Zuora's market cap is $2.9 billion with $207 million in net cash. Therefore, the enterprise value comes out to $2.7 billion. TTM (trailing twelve months) sales come out to $167 million. Simple division suggests ZUO is trading for 16x sales. The high-end of 2019 guidance is $223 million, signaling 34% revenue growth, which is still almost a 12x forward sales multiple. Subscription guidance of $159 million for 2019 also suggests that subscription will stay constant at 70% of revenue.

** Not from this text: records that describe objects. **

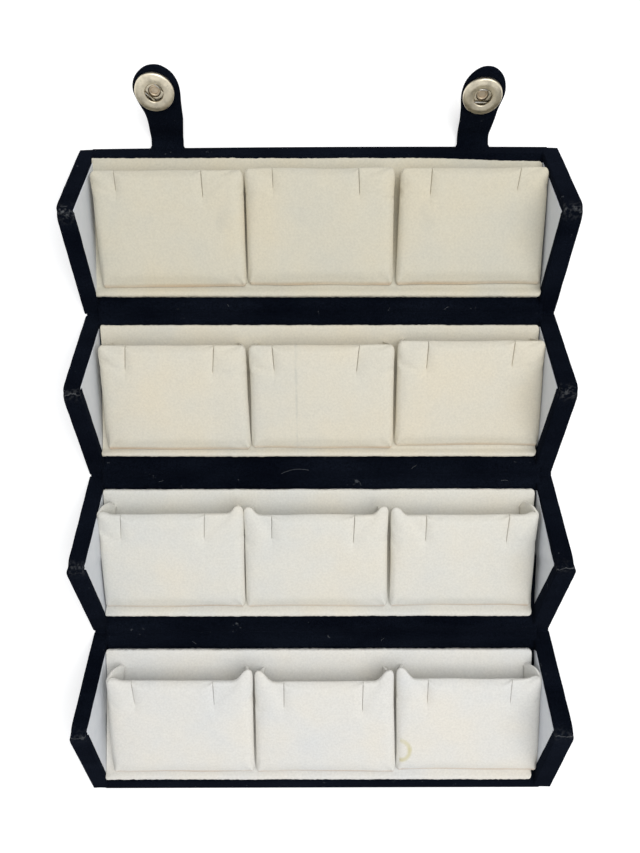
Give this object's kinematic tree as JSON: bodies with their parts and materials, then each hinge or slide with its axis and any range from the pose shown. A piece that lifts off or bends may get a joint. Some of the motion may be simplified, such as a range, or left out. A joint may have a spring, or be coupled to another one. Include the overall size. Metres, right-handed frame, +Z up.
{
  "type": "earring organizer box",
  "caption": "Roll-up earring box of triangular velvet trays hinged in a chain, with slit pads inside and snap straps that close it into a square bar.",
  "frame": {"origin": "centre of the flat underside of the second tray, which lies on the table when the box is open", "axes": "+X along the trays, +Y across them from tray 4 to tray 1 and its straps, +Z up out of the open trays"},
  "size_m": [0.1802, 0.267, 0.0314],
  "materials": {
    "black_velvet": "matt velvet",
    "grey_board": "raw",
    "white_card": "smooth",
    "cream_velvet": "matt velvet",
    "pale_velvet": "matt velvet",
    "nickel": "pale nickel, satin",
    "spring_steel": "bright"
  },
  "bodies": {
    "tray_1": {"tray_1_cover": "black_velvet", "tray_1_board": "grey_board", "tray_1_end_wall_left": "black_velvet", "tray_1_end_card_left": "white_card", "tray_1_end_wall_right": "black_velvet", "tray_1_end_card_right": "white_card", "tray_1_liner": "cream_velvet", "tray_1_pad_left": "cream_velvet", "tray_1_pad_middle": "cream_velvet", "tray_1_pad_right": "cream_velvet", "strap_root_left": "black_velvet", "strap_root_right": "black_velvet"},
    "tray_2": {"tray_2_cover": "black_velvet", "tray_2_board": "grey_board", "tray_2_end_wall_left": "black_velvet", "tray_2_end_card_left": "white_card", "tray_2_end_wall_right": "black_velvet", "tray_2_end_card_right": "white_card", "tray_2_liner": "cream_velvet", "tray_2_pad_left": "cream_velvet", "tray_2_pad_middle": "cream_velvet", "tray_2_pad_right": "cream_velvet", "hinge_cloth_1_2": "black_velvet", "hinge_cloth_2_3": "black_velvet"},
    "tray_3": {"tray_3_cover": "black_velvet", "tray_3_board": "grey_board", "tray_3_end_wall_left": "black_velvet", "tray_3_end_card_left": "white_card", "tray_3_end_wall_right": "black_velvet", "tray_3_end_card_right": "white_card", "tray_3_liner": "pale_velvet", "tray_3_pad_left": "pale_velvet", "tray_3_pad_middle": "pale_velvet", "tray_3_pad_right": "pale_velvet", "hinge_cloth_3_4": "black_velvet"},
    "tray_4": {"tray_4_cover": "black_velvet", "tray_4_board": "grey_board", "tray_4_end_wall_left": "black_velvet", "tray_4_end_card_left": "white_card", "tray_4_end_wall_right": "black_velvet", "tray_4_end_card_right": "white_card", "tray_4_liner": "pale_velvet", "tray_4_pad_left": "pale_velvet", "tray_4_pad_middle": "pale_velvet", "tray_4_pad_right": "pale_velvet", "snap_stud_left": "nickel", "stud_eyelet_left": "nickel", "snap_stud_right": "nickel", "stud_eyelet_right": "nickel"},
    "strap_left": {"strap_left": "black_velvet", "snap_socket_left": "nickel", "socket_spring_left": "spring_steel", "snap_cap_left": "nickel"},
    "strap_right": {"strap_right": "black_velvet", "snap_socket_right": "nickel", "socket_spring_right": "spring_steel", "snap_cap_right": "nickel"}
  },
  "joints": [
    {"name": "hinge_1_2", "type": "hinge", "parent": "tray_2", "child": "tray_1", "pos_m": [0, 0.031, 0], "axis": [1, 0, 0], "range_deg": [0, 90]},
    {"name": "hinge_2_3", "type": "hinge", "parent": "tray_2", "child": "tray_3", "pos_m": [0, -0.031, 0], "axis": [-1, 0, 0], "range_deg": [0, 90]},
    {"name": "hinge_3_4", "type": "hinge", "parent": "tray_3", "child": "tray_4", "pos_m": [0, -0.093, 0], "axis": [-1, 0, 0], "range_deg": [-3.43, 86.57]},
    {"name": "strap_left_hinge", "type": "hinge", "parent": "tray_1", "child": "strap_left", "pos_m": [-0.0572, 0.097, 0.001], "axis": [1, 0, 0], "range_deg": [-60, 30]},
    {"name": "strap_right_hinge", "type": "hinge", "parent": "tray_1", "child": "strap_right", "pos_m": [0.0572, 0.097, 0.001], "axis": [1, 0, 0], "range_deg": [-60, 30]}
  ]
}
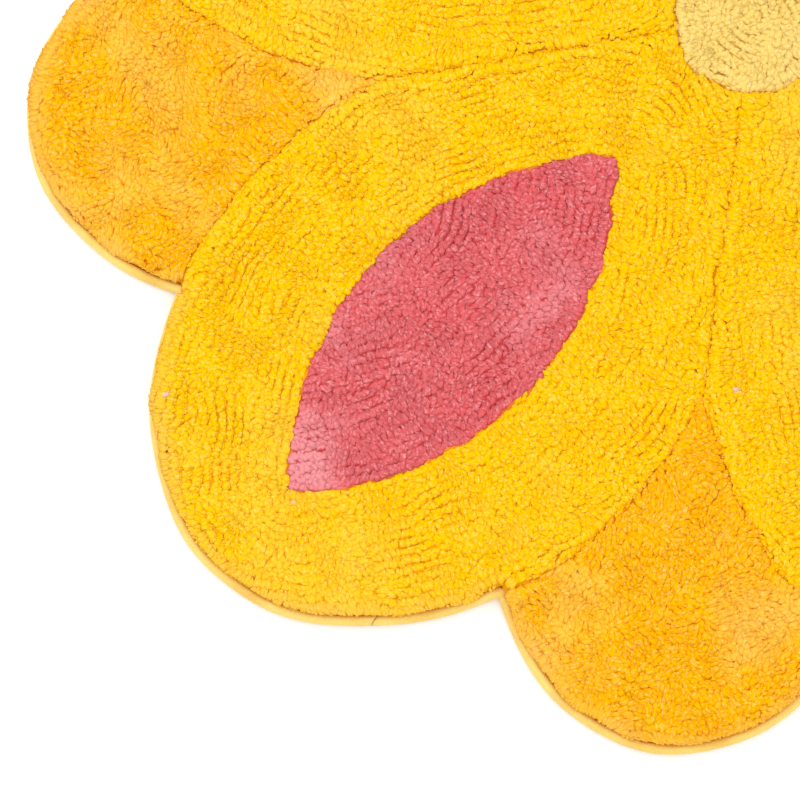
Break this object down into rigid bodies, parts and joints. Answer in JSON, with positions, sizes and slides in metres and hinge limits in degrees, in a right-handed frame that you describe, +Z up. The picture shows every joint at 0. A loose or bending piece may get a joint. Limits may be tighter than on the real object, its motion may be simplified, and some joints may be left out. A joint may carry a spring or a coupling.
{
  "type": "flower-shaped tufted rug",
  "caption": "Flower-shaped hand-tufted cotton rug: cut pile in yellow, amber, rose and cream on a ground cloth, with carved seams and a sewn tape binding; lies flat on a floor.",
  "frame": {"origin": "on the floor, under the middle of the rug's bounding box", "axes": "+Z up through the pile, +X and +Y along the floor; the flower's first front petal points near +X"},
  "size_m": [0.9082, 0.9094, 0.0135],
  "materials": {
    "yellow_pile": "soft cut cotton pile, matte",
    "amber_pile": "soft cut cotton pile, matte, a little shaggier",
    "rose_pile": "soft cut cotton pile, matte",
    "cream_pile": "soft cut cotton pile, matte",
    "binding_tape": "flat woven cotton tape, matte"
  },
  "bodies": {
    "root": {"rug": "yellow_pile", "binding": "binding_tape"}
  },
  "joints": []
}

Frankly, valuation is a risk for Zuora based on the fundamentals. But Zuora has a much more existential risk. The whole company is based on the premise that every company needs to have a subscription model. It could turn out to be true, that the evolution of the internet could build a world where people don't need to own anything but can just more efficiently use resources and services on a subscription basis. But Zuora's business is SaaS-ifying incumbent businesses that are trying to catch up with the times. Smaller businesses likely won't use Zuora, and bigger businesses will be resistant to change. At a high view, it seems difficult for Zuora to be a multi-bagger one day based on market size and possible penetration.
For Zuora's sake, I hope I'm wrong and that it becomes a huge success. Well, a $3 billion company is already a success in most people's books. However, from today's price, I can't recommend Zuora based on some issues with the scalability of its business model, the difficult path to profitability, and, on top of this, a rich valuation.
Zuora seems to be helping some companies get with the times, but all things considered, I won't be buying this name anytime soon.